8. On settling down at a tender age
Kawira tied the knot in November 22, 2014 to the man of her dreams, Ephantus Wahome, while she was in her mid twenties. Mr Wahome is a pastor, gospel artiste and motivational speaker.

The adorable pair met at an event that was managed by Mr Wahome; and Kawira was the concert’s emcee.

“My man had the qualities I was looking for – all the attributes I had prayed to God to help me find.”

The pair would fall in love and since then, they are growing stronger by the day – including in marriage; in Kawira’s words: “The institution of marriage is not as difficult as people claim.”

9. On difficulty adapting to marriage life
Kawira says when she was new in marriage, it was quite difficult to adjust to the expectations of being a wife as she was used to her freedom; which was in abundance when she was single.

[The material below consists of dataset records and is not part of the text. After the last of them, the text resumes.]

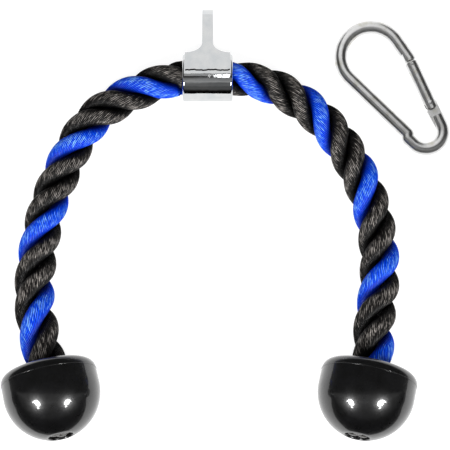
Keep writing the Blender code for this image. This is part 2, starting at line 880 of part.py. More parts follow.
def main():
    clear_scene()
    looks = {
        "chrome": surface("chrome", (0.80, 0.81, 0.82), 0.12, 1.0),
        "steel": surface("satin_steel", (0.62, 0.62, 0.62), 0.30, 1.0),
        "rope_black": surface("rope_black", (0.02, 0.02, 0.022), 0.65),
        "black_plastic": surface("black_plastic", (0.008, 0.008, 0.009), 0.18),
    }
    assembly = empty("assembly")
    make_collar(assembly, looks["chrome"], looks["rope_black"])
    arms = [
        make_arm("left", -1, left_route, left_ball_place, left_ball_lean, assembly, looks),
        make_arm("right", 1, right_route, right_ball_place, -right_ball_lean, assembly, looks),
    ]
    swing = make_snap_hook(assembly, looks)
    centre_on_footprint(assembly)
    for holder in (*arms, swing):
        print(holder.name, rounded_place(holder.matrix_world.translation))
    print("gate runs along", rounded_place(swing.matrix_world.to_3x3() @ Vector((1.0, 0.0, 0.0))))


main()
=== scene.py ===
# %% [markdown]
# # Dressing a triceps rope
#
# A triceps rope is a short length of thick twisted rope that hangs from a gym cable. A steel collar with
# a welded eye grips its middle, a moulded ball stops each hand, and a spring snap hook joins it to the
# cable. This lesson builds the looks of one around a measured frame: the frame says where each piece is
# and which pieces move together, and every surface here is made to fit it.

# %% Load the measured frame
import json
from math import acos, asin, atan2, ceil, cos, pi, radians, sin, sqrt, tan, tau

import bmesh
import bpy
import numpy as np
from mathutils import Matrix, Vector

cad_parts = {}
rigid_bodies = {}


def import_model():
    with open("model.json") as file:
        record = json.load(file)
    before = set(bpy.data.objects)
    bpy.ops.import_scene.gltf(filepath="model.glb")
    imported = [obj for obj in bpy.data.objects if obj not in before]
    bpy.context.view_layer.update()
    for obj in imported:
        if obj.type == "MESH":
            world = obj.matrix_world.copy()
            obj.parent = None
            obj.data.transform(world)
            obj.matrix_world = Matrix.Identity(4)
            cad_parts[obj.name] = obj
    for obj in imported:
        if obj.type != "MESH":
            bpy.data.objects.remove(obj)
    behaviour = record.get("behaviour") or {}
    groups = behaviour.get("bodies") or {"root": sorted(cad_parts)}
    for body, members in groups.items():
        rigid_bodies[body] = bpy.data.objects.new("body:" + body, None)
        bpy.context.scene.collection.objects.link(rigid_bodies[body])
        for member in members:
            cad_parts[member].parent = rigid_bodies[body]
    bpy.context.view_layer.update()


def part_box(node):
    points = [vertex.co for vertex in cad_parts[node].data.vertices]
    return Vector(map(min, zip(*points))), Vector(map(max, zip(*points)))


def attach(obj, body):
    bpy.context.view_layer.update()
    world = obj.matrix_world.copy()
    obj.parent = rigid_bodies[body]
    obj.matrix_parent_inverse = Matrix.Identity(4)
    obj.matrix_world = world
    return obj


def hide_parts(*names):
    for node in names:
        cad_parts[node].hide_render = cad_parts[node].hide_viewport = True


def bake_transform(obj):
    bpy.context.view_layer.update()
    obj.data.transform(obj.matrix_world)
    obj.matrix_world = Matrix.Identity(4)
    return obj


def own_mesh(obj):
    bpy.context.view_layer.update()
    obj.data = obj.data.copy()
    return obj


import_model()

# %% [markdown]
# ## Reading the frame and answering to it
#
# A box is enough to place most pieces. A ring or a pin is the same on both sides of its middle, so the
# middle of its box is the middle of the piece even when it leans. Two such middles give an axis. In return
# each finished piece is attached to the body it moves with, and the frame's nodes it stands for are hidden.


# %% Middles and links
def middle(node):
    """The middle of a node's box."""
    low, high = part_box(node)
    return (low + high) / 2


def link(name, data, *materials):
    """Put a mesh, a curve, a lamp or a camera into the scene as a named object."""
    obj = bpy.data.objects.new(name, data)
    bpy.context.scene.collection.objects.link(obj)
    for material in materials:
        data.materials.append(material)
    return obj


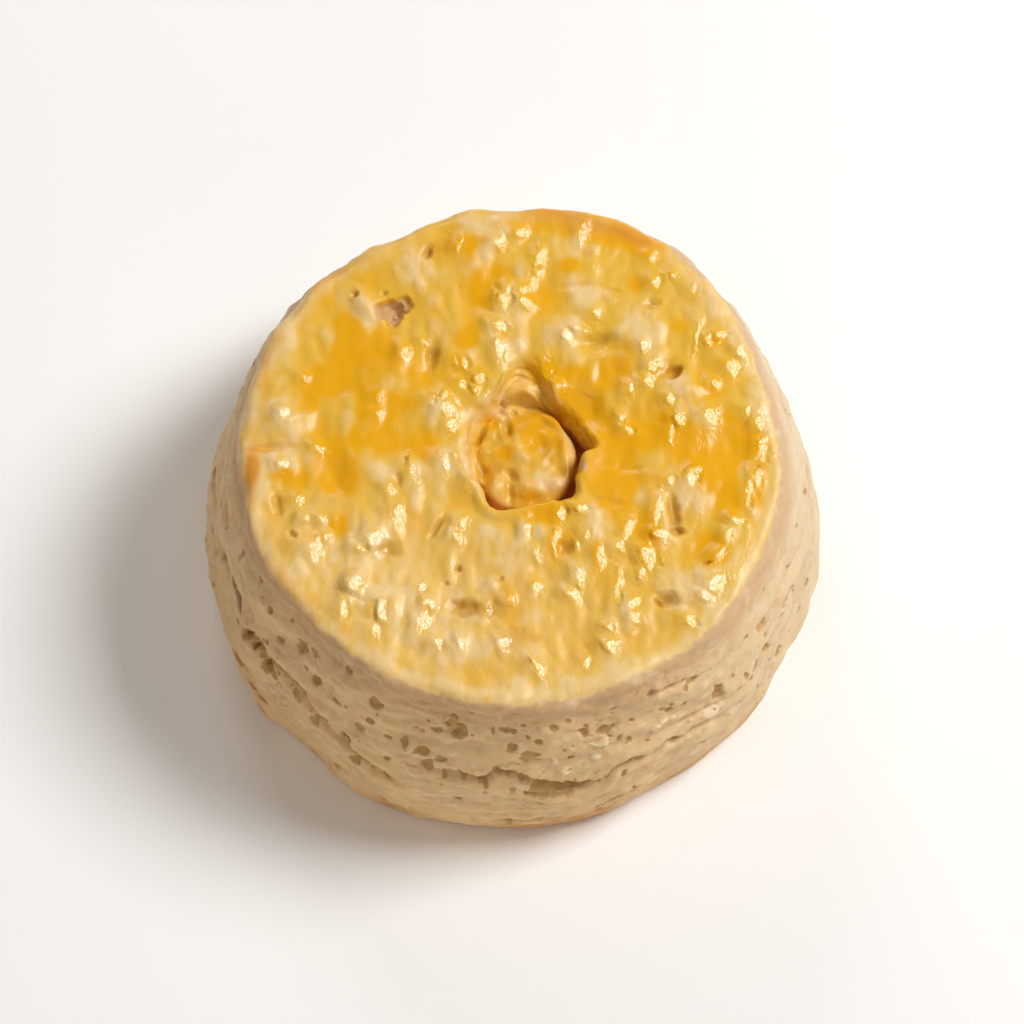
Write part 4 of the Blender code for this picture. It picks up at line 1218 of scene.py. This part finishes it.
def facing(faces):
    """The smooth direction of the whole skin at each point."""
    corners = [(f[0], f[1], f[2]) for f in faces]
    corners += [(f[0], f[2], f[3]) for f in faces if len(f) > 3]
    corners = np.array(corners)
    a, b, c = (points[corners[:, i]] for i in range(3))
    wide = np.cross(b - a, c - a)
    total = np.zeros_like(points)
    for i in range(3):
        np.add.at(total, corners[:, i], wide)
    return total / np.maximum(np.linalg.norm(total, axis=1), 1e-9)[:, None]


parts = [part_faces(first, last) for first, last in zip(borders, borders[1:])]
normals = facing(sum(parts, []))
print("faces of each part:", [len(faces) for faces in parts])

# %% [markdown]
# ## Tools for materials
#
# These helpers make the nodes that are needed again and again: a mask of the skin, a sum or product, a
# ramp and patches of noise. Sizes are in millimetres.
#
# %% Node helpers


def make_node(tree, kind, output, **inputs):
    """One output of a new node; an underscore in the name of an input stands for a space."""
    node = tree.nodes.new("ShaderNode" + kind)
    set_inputs(tree, node, {name.replace("_", " "): value for name, value in inputs.items()})
    return node.outputs[output]


def maths_node(tree, operation, *values):
    """A sum, product or maximum of two values, kept between 0 and 1."""
    node = tree.nodes.new("ShaderNodeMath")
    node.operation = operation
    node.use_clamp = True
    set_inputs(tree, node, dict(enumerate(values)))
    return node.outputs["Value"]


def mask_node(tree, name, most=1):
    """A mask of the skin, from 0 to the share that is given."""
    node = tree.nodes.new("ShaderNodeAttribute")
    node.attribute_name = name
    mask = node.outputs["Fac"]
    return mask if most == 1 else maths_node(tree, "MULTIPLY", mask, most)


def noise_node(tree, size, detail, stretch=(1, 1, 1)):
    """A noise texture whose lumps are about size mm wide, in the object's own coordinates."""
    place = make_node(tree, "TexCoord", "Object")
    scale = [1 / (size * MM * s) for s in stretch]
    scaled = make_node(tree, "Mapping", "Vector", Vector=place, Scale=scale)
    return make_node(tree, "TexNoise", "Fac", Vector=scaled, Scale=1, Detail=detail)


def ramp_node(tree, value, start, end, low_value=0.0, high_value=1.0):
    """The low value up to the start, the high value past the end, and a straight rise between."""
    ends = {"From_Min": start, "From_Max": end, "To_Min": low_value, "To_Max": high_value}
    return make_node(tree, "MapRange", "Result", Value=value, **ends)


def patches(tree, size, detail, start, end, most=1.0):
    """Patches of noise about size mm wide, from 0 to the share that is given."""
    return ramp_node(tree, noise_node(tree, size, detail), start, end, 0, most)


print("masks that the nodes can read:", len(masks))

# %% [markdown]
# ## Colour, bump and depth
#
# Colours are laid over each other like thin coats. A bump makes relief that is too fine for the mesh.
# Light goes about a millimetre into the dough, so each material has a little subsurface scattering.
#
# %% Colour and bump helpers
LIGHT_DEPTH = 1.0


def bump_node(tree, relief, depth, strength, **before):
    """A bump of so many mm; Normal is the bump below it."""
    sizes = {"Distance": depth * MM, "Strength": strength}
    return make_node(tree, "Bump", "Normal", Height=relief, **sizes, **before)


def mix_colour(tree, share, first, second):
    """A mix of two colours; each is a colour or another node's output."""
    node = tree.nodes.new("ShaderNodeMix")
    node.data_type = "RGBA"
    values = {"Factor": share}
    for name, value in (("A", first), ("B", second)):
        place = next(i for i, s in enumerate(node.inputs) if s.name == name and s.type == "RGBA")
        values[place] = (*value, 1) if isinstance(value, tuple) else value
    set_inputs(tree, node, values)
    return next(s for s in node.outputs if s.type == "RGBA")


def paint(tree, colour, layers):
    """Lays one colour after another over the first one, each by its own share."""
    for share, over in layers:
        colour = mix_colour(tree, share, colour, over)
    return colour


def let_light_in(weight, radii):
    """Subsurface scattering: how much, and each colour's share of the depth."""
    depth = {"Subsurface Scale": LIGHT_DEPTH * MM}
    return {"Subsurface Weight": weight, "Subsurface Radius": radii, **depth}


print("light goes in by mm:", LIGHT_DEPTH)

# %% [markdown]
# ## Colours
#
# The crumb goes from cream to tan, with pinkish and greyish patches, and painted brown shade in its
# pits, hollows and clefts. The egg is a warm yellow that turns deeper and more orange where it is thick,
# and brown in the dents, in the plug and low in the groove, partly as painted shade.
#
# %% Colours
PALE_CRUMB = (0.76, 0.61, 0.40)
# tan crumb; on the side's front and left it also stands for painted shade
TAN_CRUMB = (0.83, 0.56, 0.28)
PINK_CRUMB = (0.74, 0.44, 0.25)
GREY_CRUMB = (0.67, 0.52, 0.32)
# crumb tone and painted shade under the rim
RIM_BAND_TONE_AND_SHADE = (0.66, 0.40, 0.20)
FLAKE = (0.89, 0.74, 0.50)
# painted shade in the pits, pores and split of the side
PIT_SHADE_BROWN = (0.54, 0.32, 0.11)
BASE_BROWN = (0.62, 0.27, 0.07)
THIN_EGG = (0.81, 0.477, 0.047)
PALE_EGG = (0.87, 0.61, 0.26)
THICK_EGG = (0.85, 0.408, 0.001)
# brown of the dents, also painted shade on the plug and in the nook's crevices
DENT_BROWN_AND_SHADE = (0.47, 0.21, 0.006)
TOAST = (0.76, 0.31, 0.02)
# toast and painted shade low in the open cut
GROOVE_TOAST_AND_SHADE = (0.50, 0.13, 0.006)
# painted shade in the hollows of the side
HOLLOW_SHADE_CRUMB = (0.60, 0.39, 0.21)
# painted shadow in the clefts
CLEFT_SHADOW_BROWN = (0.27, 0.13, 0.025)
BROWN_SOLE = (0.50, 0.24, 0.07)
LIGHT_SOLE = (0.66, 0.38, 0.14)
FLOURY_SOLE = (0.78, 0.55, 0.28)
print("thin and thick egg:", THIN_EGG, THICK_EGG)

# %% [markdown]
# ## Crumb
#
# The side is dry crumb: matt, finely pitted, with painted shade in its hollows, pits and clefts. A torn
# mask has its soft edge broken up by fine noise, finer than the mesh, as torn crumb is. Groups of small
# pores are painted dark, as the shade in them, and bumped in where the side is crumbly.
#
# %% Crumb


def torn_mask(tree, name, most):
    """A mask whose soft edge is broken up finer than the mesh, as torn crumb is."""
    broken = maths_node(tree, "MULTIPLY", noise_node(tree, 0.55, 4), 0.75)
    return ramp_node(tree, maths_node(tree, "ADD", mask_node(tree, name), broken), 0.55, 0.95, 0, most)


def pores(tree, most=1):
    """Small holes in groups, wider than they are tall."""
    holes = ramp_node(tree, noise_node(tree, 0.6, 3, (1.3, 1.3, 0.8)), 0.6, 0.7)
    grouped = maths_node(tree, "MULTIPLY", holes, patches(tree, 3.5, 2, 0.5, 0.62))
    return maths_node(tree, "MULTIPLY", grouped, mask_node(tree, "crumbly", most))


def crumb_colour(tree):
    """Cream to tan crumb, pink and grey patches, pale flakes, and painted shade in pits, pores and hollows.
    """
    return paint(tree, PALE_CRUMB, [
        (mask_node(tree, "tan"), TAN_CRUMB),
        (patches(tree, 3.2, 3, 0.52, 0.7, 0.5), PINK_CRUMB),
        (patches(tree, 2.2, 4, 0.5, 0.8, 0.45), GREY_CRUMB),
        (mask_node(tree, "band", 0.75), RIM_BAND_TONE_AND_SHADE),
        (patches(tree, 1.9, 3, 0.54, 0.7, 0.4), FLAKE),
        (torn_mask(tree, "hollow_shade", 0.34), HOLLOW_SHADE_CRUMB),
        (torn_mask(tree, "flake", 0.65), FLAKE),
        (pores(tree, 0.6), PIT_SHADE_BROWN),
        (torn_mask(tree, "shade", 0.92), PIT_SHADE_BROWN),
        (torn_mask(tree, "cleft_shadow", 0.9), CLEFT_SHADOW_BROWN),
    ])


def crumb_bumps(tree):
    """Fine and coarse roughness, with the pores and the shaded pits sunk in."""
    rough = maths_node(tree, "MULTIPLY", noise_node(tree, 0.9, 4), mask_node(tree, "crumbly"))
    fine = bump_node(tree, noise_node(tree, 0.3, 3), 0.03, 0.5)
    coarse = bump_node(tree, rough, 0.17, 0.7, Normal=fine)
    holes = maths_node(tree, "MAXIMUM", pores(tree), torn_mask(tree, "shade", 1))
    return bump_node(tree, ramp_node(tree, holes, 0, 1, 1, 0), 0.18, 0.7, Normal=coarse)


def crumb_look(tree):
    """Matt crumb, toasted at the foot of the side."""
    browned = ramp_node(tree, noise_node(tree, 1.4, 4), 0.3, 0.65, 0.35, 1.0)
    toasted = maths_node(tree, "MULTIPLY", mask_node(tree, "toast"), browned)
    colour = mix_colour(tree, toasted, crumb_colour(tree), BASE_BROWN)
    look = {"Base Color": colour, "Normal": crumb_bumps(tree), "Roughness": 0.7, "Specular IOR Level": 0.3}
    return {**look, **let_light_in(0.06, (1.0, 0.55, 0.25))}


crumb = new_material("baked crumb", crumb_look)
print("nodes of the crumb:", len(crumb.node_tree.nodes))

# %% [markdown]
# ## Glazed cap
#
# The cap mixes thin egg, pale egg, thick egg, toast and brown by the masks, the brown partly painted
# shade, with a little drift of noise along the brush's way. It is satin all over and glossy at the
# glints and in the pools, and a fine sparkle bump breaks each glint into specks. Torn crumb shows where
# there is no egg.
#
# %% Glazed cap
ALONG_BRUSH = (0.8, 1.2, 1)
DRY, SATIN, GLOSSY = 0.75, 0.42, 0.14


def glaze_colour(tree):
    """Pale, thin and thick egg, toast, and brown partly as painted shade, mixed by masks, over bare crumb.
    """
    drift = ramp_node(tree, noise_node(tree, 1.5, 4, (0.7, 1.4, 1)), 0.35, 0.68)
    pale_drift = ramp_node(tree, drift, 0, 1, 1.5, 0.35)
    pool_drift = ramp_node(tree, drift, 0, 1, 0.88, 1.15)
    egg = paint(tree, THIN_EGG, [
        (maths_node(tree, "MULTIPLY", mask_node(tree, "pale"), pale_drift), PALE_EGG),
        (maths_node(tree, "MULTIPLY", mask_node(tree, "pool"), pool_drift), THICK_EGG),
        (mask_node(tree, "toast", 0.9), TOAST),
        (mask_node(tree, "dent", 0.85), DENT_BROWN_AND_SHADE),
        (mask_node(tree, "groove"), GROOVE_TOAST_AND_SHADE),
    ])
    return mix_colour(tree, torn_mask(tree, "cover", 1), crumb_colour(tree), egg)


def glaze_roughness(tree):
    """Dry where there is no egg, satin under it, and glossy where it shines."""
    shine = ramp_node(tree, mask_node(tree, "gloss"), 0, 1, SATIN, GLOSSY)
    return make_node(tree, "Mix", "Result", Factor=mask_node(tree, "cover"), A=DRY, B=shine)


def glaze_bumps(tree):
    """A low swell all over, and sharp specks where it glints."""
    specks = noise_node(tree, 0.42, 3, ALONG_BRUSH)
    sparkle = maths_node(tree, "MULTIPLY", specks, mask_node(tree, "glint"))
    fine = bump_node(tree, sparkle, 0.095, 1.0)
    return bump_node(tree, noise_node(tree, 1.3, 2, ALONG_BRUSH), 0.1, 0.25, Normal=fine)


def glaze_look(tree):
    """Egg glaze over the dough."""
    look = {"Base Color": glaze_colour(tree), "Normal": glaze_bumps(tree)}
    shine = {"Roughness": glaze_roughness(tree), "Specular IOR Level": 0.42}
    return {**look, **shine, **let_light_in(0.06, (1.0, 0.5, 0.1))}


glaze = new_material("egg glaze", glaze_look)
print("nodes of the glaze:", len(glaze.node_tree.nodes))

# %% [markdown]
# ## Browned sole
#
# The sole isn't seen. It is the browned skin that lay on the tray, with lighter floury patches.
#
# %% Browned sole


def sole_look(tree):
    """Brown baked skin, matt and a little rough."""
    brown = patches(tree, 6, 5, 0.3, 0.7)
    floury = patches(tree, 0.7, 3, 0.55, 0.75, 0.5)
    colour = paint(tree, BROWN_SOLE, [(brown, LIGHT_SOLE), (floury, FLOURY_SOLE)])
    normal = bump_node(tree, noise_node(tree, 0.6, 4), 0.2, 0.5)
    look = {"Base Color": colour, "Normal": normal, "Roughness": 0.6}
    return {**look, **let_light_in(0.1, (1.0, 0.5, 0.2))}


browned_skin = new_material("browned sole", sole_look)
print("nodes of the sole:", len(browned_skin.node_tree.nodes))

# %% [markdown]
# ## The four pieces
#
# Each piece takes its own faces out of the whole skin and is closed inside by a fan to one point, so
# every piece is a solid body. The directions for shading come from the whole skin. All four ride on
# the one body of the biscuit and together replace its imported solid.
#
# %% Build the pieces
PIECES = [  # name, material, and for each border ring: which ring, whether its fan faces down, its height
    ("glazed_cap", glaze, [(cap_last, True, 18.0)]),
    ("upper_crumb", crumb, [(cap_last, False, 17.5), (side_middle, True, 12.0)]),
    ("lower_crumb", crumb, [(side_middle, False, 11.5), (side_last, True, 6.0)]),
    ("browned_sole", browned_skin, [(side_last, False, 5.5)]),
]


def closed_inside(faces, closings):
    """The part's own points, directions and faces, with a fan inside from each border ring."""
    used = np.unique(np.concatenate([np.array(f) for f in faces]))
    number = np.full(len(points), -1)
    number[used] = np.arange(len(used))
    corners = [tuple(number[list(f)]) for f in faces]
    places, directions = points[used], normals[used]
    for ring, faces_down, inner_height in closings:
        middle = len(places)
        places = np.vstack([places, [0, 0, inner_height]])
        directions = np.vstack([directions, [0, 0, -1 if faces_down else 1]])
        border = number[firsts[ring]:firsts[ring] + counts[ring]]
        for a, b in zip(border, np.roll(border, -1)):
            corners.append((middle, b, a) if faces_down else (middle, a, b))
    return used, places, directions, corners


def make_piece(name, faces, closings, material):
    """One closed piece of the skin, with its masks, its material and its place in the frame."""
    used, places, directions, corners = closed_inside(faces, closings)
    mesh = bpy.data.meshes.new(name)
    mesh.from_pydata((places * MM).tolist(), [], [tuple(map(int, f)) for f in corners])
    for mask, values in masks.items():
        layer = mesh.attributes.new(mask, "FLOAT", "POINT")
        padded = np.concatenate([values[used], np.zeros(len(places) - len(used))])
        layer.data.foreach_set("value", padded.astype(np.float32))
    mesh.shade_smooth()
    mesh.normals_split_custom_set_from_vertices(directions.tolist())
    mesh.materials.append(material)
    piece = new_object(name, mesh)
    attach(piece, "root")
    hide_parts("biscuit")
    print(name, "triangles:", sum(len(p.vertices) - 2 for p in mesh.polygons))


for (name, material, closings), faces in zip(PIECES, parts):
    make_piece(name, faces, closings, material)
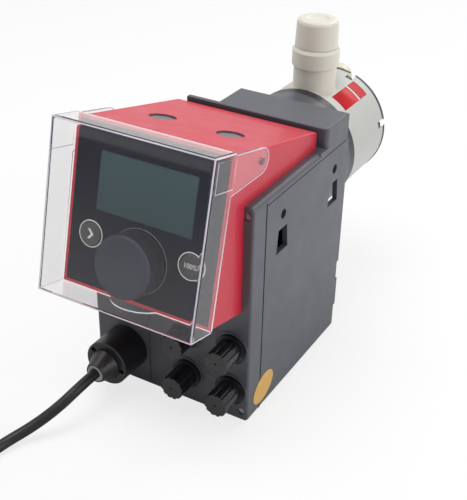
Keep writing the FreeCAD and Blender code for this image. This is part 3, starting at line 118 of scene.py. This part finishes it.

“It (early phase of marriage) was hard! I have not been raised by a man and with boys around. So, I was wondering why my husband was telling me what to do; why we should go to church together; why I couldn’t go to my mum’s place the way I wanted; why I couldn’t hook up with my friends the way I used to; basically why were things changing? At my parents’ house, I wasn’t cooking since I was the last born – so I was thrown into a world where I had to cook every day.

“He (Mr Wahome) had issues with that; but I learnt to submit.

“Submission doesn’t hurt at all; if a woman does so, the husband often fulfills everything she asks for. Do you know why the Bible says a woman should submit and a man should love? It’s because a man often doesn’t know how to love and a woman doesn’t know how to submit – submission proves quite hard to women because it makes them (women) appear inferior and suppressed – that is not the case.”
10. Kawira’s words of advice to readers on matters marriage
“Marriage is till death do you part. If you get into the institution with a mindset that your man will desert you, he certainly will. If you go looking for a wrong in a man, you will find one. If you have insecurities that you would divorce, you sure will divorce. The grass often looks greener on the other side; until you get there is when you realise that the green grass grows in sewage.”

Kawira has further nuggets of wisdom in form of three key pillars that keeps marriage intact.

“Communication is foremost – even if a confession is on the worst of imaginations, make it. Number two is trust: if you don’t trust a man, don’t be too quick to tell him or show it – when he learns of your insecurities, he certainly will do the mischief you suspected him of; that’s what I have learnt. And always maintain a consistent light tone when disagreeing with your man.

“Number three is submission: as a woman, always submit! Put away all that career-woman mentality once you enter the house. Submission entails a lot; even if you have hired a house help; she can do the cooking, and you personally serve your husband.”